INSTRUCTIONS TO FOLLOW
The data below must be copied in full and without any change.

DATA EXTRACT
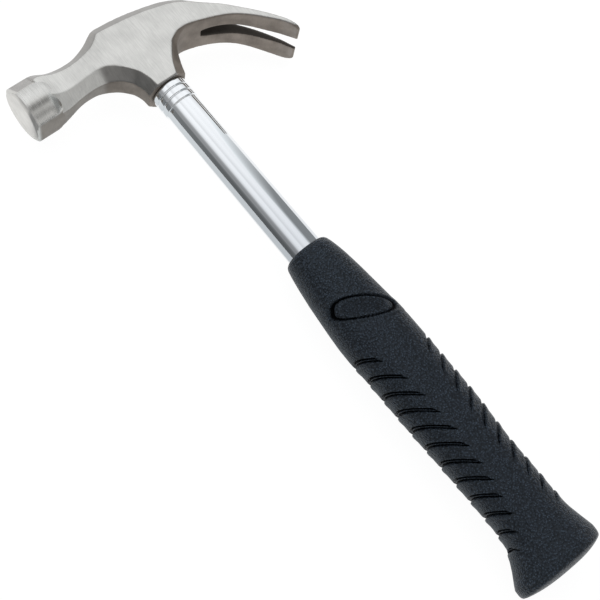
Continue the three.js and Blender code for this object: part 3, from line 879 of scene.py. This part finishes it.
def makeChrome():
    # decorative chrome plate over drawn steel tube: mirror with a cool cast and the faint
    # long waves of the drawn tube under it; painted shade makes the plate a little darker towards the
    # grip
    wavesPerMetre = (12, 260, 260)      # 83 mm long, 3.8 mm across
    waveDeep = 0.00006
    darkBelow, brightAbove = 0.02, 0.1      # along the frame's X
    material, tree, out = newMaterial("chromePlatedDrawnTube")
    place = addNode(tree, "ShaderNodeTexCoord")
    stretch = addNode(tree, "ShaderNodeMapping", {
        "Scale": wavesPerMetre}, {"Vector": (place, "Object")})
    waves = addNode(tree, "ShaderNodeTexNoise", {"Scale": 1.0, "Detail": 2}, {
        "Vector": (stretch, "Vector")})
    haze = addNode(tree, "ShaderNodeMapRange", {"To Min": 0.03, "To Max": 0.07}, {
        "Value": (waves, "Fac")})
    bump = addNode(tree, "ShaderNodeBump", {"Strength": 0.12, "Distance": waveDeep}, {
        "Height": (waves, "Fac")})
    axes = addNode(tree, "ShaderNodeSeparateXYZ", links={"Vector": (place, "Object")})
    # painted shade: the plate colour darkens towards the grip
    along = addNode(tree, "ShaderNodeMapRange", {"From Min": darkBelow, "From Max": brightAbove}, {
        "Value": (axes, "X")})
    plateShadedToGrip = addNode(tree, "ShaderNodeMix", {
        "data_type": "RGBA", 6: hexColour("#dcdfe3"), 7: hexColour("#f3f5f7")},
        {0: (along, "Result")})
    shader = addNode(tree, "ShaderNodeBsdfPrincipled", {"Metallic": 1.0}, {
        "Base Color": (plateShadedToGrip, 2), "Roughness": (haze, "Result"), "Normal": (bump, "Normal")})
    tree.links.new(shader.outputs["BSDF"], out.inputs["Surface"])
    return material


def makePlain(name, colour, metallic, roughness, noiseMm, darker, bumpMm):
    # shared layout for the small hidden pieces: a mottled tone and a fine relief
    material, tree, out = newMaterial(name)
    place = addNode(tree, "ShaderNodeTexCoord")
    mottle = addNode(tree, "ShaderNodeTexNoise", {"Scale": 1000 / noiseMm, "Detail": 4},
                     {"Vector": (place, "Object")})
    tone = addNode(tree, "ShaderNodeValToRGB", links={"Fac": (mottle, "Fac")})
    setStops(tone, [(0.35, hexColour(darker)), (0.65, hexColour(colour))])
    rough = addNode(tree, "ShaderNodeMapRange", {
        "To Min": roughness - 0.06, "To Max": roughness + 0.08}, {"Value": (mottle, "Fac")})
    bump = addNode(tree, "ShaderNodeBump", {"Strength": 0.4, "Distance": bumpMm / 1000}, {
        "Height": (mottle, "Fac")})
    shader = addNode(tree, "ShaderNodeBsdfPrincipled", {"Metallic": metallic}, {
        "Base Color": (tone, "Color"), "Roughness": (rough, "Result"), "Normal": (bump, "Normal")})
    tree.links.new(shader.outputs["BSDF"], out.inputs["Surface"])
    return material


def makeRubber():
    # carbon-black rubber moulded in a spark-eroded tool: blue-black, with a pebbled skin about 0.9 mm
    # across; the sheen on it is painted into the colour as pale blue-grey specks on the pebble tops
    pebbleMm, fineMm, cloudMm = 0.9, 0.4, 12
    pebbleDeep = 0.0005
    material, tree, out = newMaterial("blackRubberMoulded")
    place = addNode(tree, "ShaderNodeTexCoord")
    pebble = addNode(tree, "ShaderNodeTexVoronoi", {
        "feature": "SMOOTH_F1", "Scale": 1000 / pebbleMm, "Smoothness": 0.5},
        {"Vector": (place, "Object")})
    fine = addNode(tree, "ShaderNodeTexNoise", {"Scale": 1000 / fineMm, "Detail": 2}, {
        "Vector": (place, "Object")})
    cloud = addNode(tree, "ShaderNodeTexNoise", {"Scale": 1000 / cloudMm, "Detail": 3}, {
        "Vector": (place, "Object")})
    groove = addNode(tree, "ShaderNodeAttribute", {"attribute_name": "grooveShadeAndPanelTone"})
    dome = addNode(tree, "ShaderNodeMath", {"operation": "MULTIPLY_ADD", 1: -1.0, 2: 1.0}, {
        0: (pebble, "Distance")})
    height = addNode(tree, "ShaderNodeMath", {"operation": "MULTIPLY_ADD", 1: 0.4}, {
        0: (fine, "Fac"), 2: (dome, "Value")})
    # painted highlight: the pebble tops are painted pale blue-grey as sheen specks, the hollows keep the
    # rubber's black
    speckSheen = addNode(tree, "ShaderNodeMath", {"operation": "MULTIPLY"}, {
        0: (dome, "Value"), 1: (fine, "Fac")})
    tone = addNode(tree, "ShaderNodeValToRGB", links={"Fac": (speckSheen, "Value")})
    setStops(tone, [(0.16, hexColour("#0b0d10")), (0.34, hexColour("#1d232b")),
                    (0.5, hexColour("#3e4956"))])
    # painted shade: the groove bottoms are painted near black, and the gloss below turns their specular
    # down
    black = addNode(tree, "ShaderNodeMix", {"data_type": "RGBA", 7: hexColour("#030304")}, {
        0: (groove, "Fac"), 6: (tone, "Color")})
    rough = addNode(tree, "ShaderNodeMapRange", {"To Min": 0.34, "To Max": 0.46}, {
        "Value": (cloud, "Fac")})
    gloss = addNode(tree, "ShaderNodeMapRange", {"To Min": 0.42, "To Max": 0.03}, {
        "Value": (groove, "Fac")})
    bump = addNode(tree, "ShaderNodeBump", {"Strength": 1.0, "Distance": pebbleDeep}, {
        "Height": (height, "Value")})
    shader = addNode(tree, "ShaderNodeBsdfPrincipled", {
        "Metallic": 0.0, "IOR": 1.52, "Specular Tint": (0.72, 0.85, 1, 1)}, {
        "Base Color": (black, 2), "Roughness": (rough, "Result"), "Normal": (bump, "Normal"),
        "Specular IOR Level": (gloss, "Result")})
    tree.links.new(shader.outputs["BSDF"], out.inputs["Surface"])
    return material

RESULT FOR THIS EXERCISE
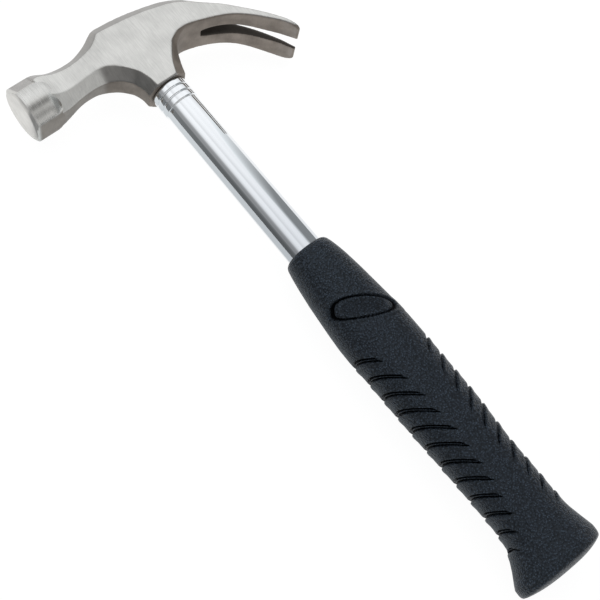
Continue the three.js and Blender code for this object: part 3, from line 879 of scene.py. This part finishes it.
def makeChrome():
    # decorative chrome plate over drawn steel tube: mirror with a cool cast and the faint
    # long waves of the drawn tube under it; painted shade makes the plate a little darker towards the
    # grip
    wavesPerMetre = (12, 260, 260)      # 83 mm long, 3.8 mm across
    waveDeep = 0.00006
    darkBelow, brightAbove = 0.02, 0.1      # along the frame's X
    material, tree, out = newMaterial("chromePlatedDrawnTube")
    place = addNode(tree, "ShaderNodeTexCoord")
    stretch = addNode(tree, "ShaderNodeMapping", {
        "Scale": wavesPerMetre}, {"Vector": (place, "Object")})
    waves = addNode(tree, "ShaderNodeTexNoise", {"Scale": 1.0, "Detail": 2}, {
        "Vector": (stretch, "Vector")})
    haze = addNode(tree, "ShaderNodeMapRange", {"To Min": 0.03, "To Max": 0.07}, {
        "Value": (waves, "Fac")})
    bump = addNode(tree, "ShaderNodeBump", {"Strength": 0.12, "Distance": waveDeep}, {
        "Height": (waves, "Fac")})
    axes = addNode(tree, "ShaderNodeSeparateXYZ", links={"Vector": (place, "Object")})
    # painted shade: the plate colour darkens towards the grip
    along = addNode(tree, "ShaderNodeMapRange", {"From Min": darkBelow, "From Max": brightAbove}, {
        "Value": (axes, "X")})
    plateShadedToGrip = addNode(tree, "ShaderNodeMix", {
        "data_type": "RGBA", 6: hexColour("#dcdfe3"), 7: hexColour("#f3f5f7")},
        {0: (along, "Result")})
    shader = addNode(tree, "ShaderNodeBsdfPrincipled", {"Metallic": 1.0}, {
        "Base Color": (plateShadedToGrip, 2), "Roughness": (haze, "Result"), "Normal": (bump, "Normal")})
    tree.links.new(shader.outputs["BSDF"], out.inputs["Surface"])
    return material


def makePlain(name, colour, metallic, roughness, noiseMm, darker, bumpMm):
    # shared layout for the small hidden pieces: a mottled tone and a fine relief
    material, tree, out = newMaterial(name)
    place = addNode(tree, "ShaderNodeTexCoord")
    mottle = addNode(tree, "ShaderNodeTexNoise", {"Scale": 1000 / noiseMm, "Detail": 4},
                     {"Vector": (place, "Object")})
    tone = addNode(tree, "ShaderNodeValToRGB", links={"Fac": (mottle, "Fac")})
    setStops(tone, [(0.35, hexColour(darker)), (0.65, hexColour(colour))])
    rough = addNode(tree, "ShaderNodeMapRange", {
        "To Min": roughness - 0.06, "To Max": roughness + 0.08}, {"Value": (mottle, "Fac")})
    bump = addNode(tree, "ShaderNodeBump", {"Strength": 0.4, "Distance": bumpMm / 1000}, {
        "Height": (mottle, "Fac")})
    shader = addNode(tree, "ShaderNodeBsdfPrincipled", {"Metallic": metallic}, {
        "Base Color": (tone, "Color"), "Roughness": (rough, "Result"), "Normal": (bump, "Normal")})
    tree.links.new(shader.outputs["BSDF"], out.inputs["Surface"])
    return material


def makeRubber():
    # carbon-black rubber moulded in a spark-eroded tool: blue-black, with a pebbled skin about 0.9 mm
    # across; the sheen on it is painted into the colour as pale blue-grey specks on the pebble tops
    pebbleMm, fineMm, cloudMm = 0.9, 0.4, 12
    pebbleDeep = 0.0005
    material, tree, out = newMaterial("blackRubberMoulded")
    place = addNode(tree, "ShaderNodeTexCoord")
    pebble = addNode(tree, "ShaderNodeTexVoronoi", {
        "feature": "SMOOTH_F1", "Scale": 1000 / pebbleMm, "Smoothness": 0.5},
        {"Vector": (place, "Object")})
    fine = addNode(tree, "ShaderNodeTexNoise", {"Scale": 1000 / fineMm, "Detail": 2}, {
        "Vector": (place, "Object")})
    cloud = addNode(tree, "ShaderNodeTexNoise", {"Scale": 1000 / cloudMm, "Detail": 3}, {
        "Vector": (place, "Object")})
    groove = addNode(tree, "ShaderNodeAttribute", {"attribute_name": "grooveShadeAndPanelTone"})
    dome = addNode(tree, "ShaderNodeMath", {"operation": "MULTIPLY_ADD", 1: -1.0, 2: 1.0}, {
        0: (pebble, "Distance")})
    height = addNode(tree, "ShaderNodeMath", {"operation": "MULTIPLY_ADD", 1: 0.4}, {
        0: (fine, "Fac"), 2: (dome, "Value")})
    # painted highlight: the pebble tops are painted pale blue-grey as sheen specks, the hollows keep the
    # rubber's black
    speckSheen = addNode(tree, "ShaderNodeMath", {"operation": "MULTIPLY"}, {
        0: (dome, "Value"), 1: (fine, "Fac")})
    tone = addNode(tree, "ShaderNodeValToRGB", links={"Fac": (speckSheen, "Value")})
    setStops(tone, [(0.16, hexColour("#0b0d10")), (0.34, hexColour("#1d232b")),
                    (0.5, hexColour("#3e4956"))])
    # painted shade: the groove bottoms are painted near black, and the gloss below turns their specular
    # down
    black = addNode(tree, "ShaderNodeMix", {"data_type": "RGBA", 7: hexColour("#030304")}, {
        0: (groove, "Fac"), 6: (tone, "Color")})
    rough = addNode(tree, "ShaderNodeMapRange", {"To Min": 0.34, "To Max": 0.46}, {
        "Value": (cloud, "Fac")})
    gloss = addNode(tree, "ShaderNodeMapRange", {"To Min": 0.42, "To Max": 0.03}, {
        "Value": (groove, "Fac")})
    bump = addNode(tree, "ShaderNodeBump", {"Strength": 1.0, "Distance": pebbleDeep}, {
        "Height": (height, "Value")})
    shader = addNode(tree, "ShaderNodeBsdfPrincipled", {
        "Metallic": 0.0, "IOR": 1.52, "Specular Tint": (0.72, 0.85, 1, 1)}, {
        "Base Color": (black, 2), "Roughness": (rough, "Result"), "Normal": (bump, "Normal"),
        "Specular IOR Level": (gloss, "Result")})
    tree.links.new(shader.outputs["BSDF"], out.inputs["Surface"])
    return material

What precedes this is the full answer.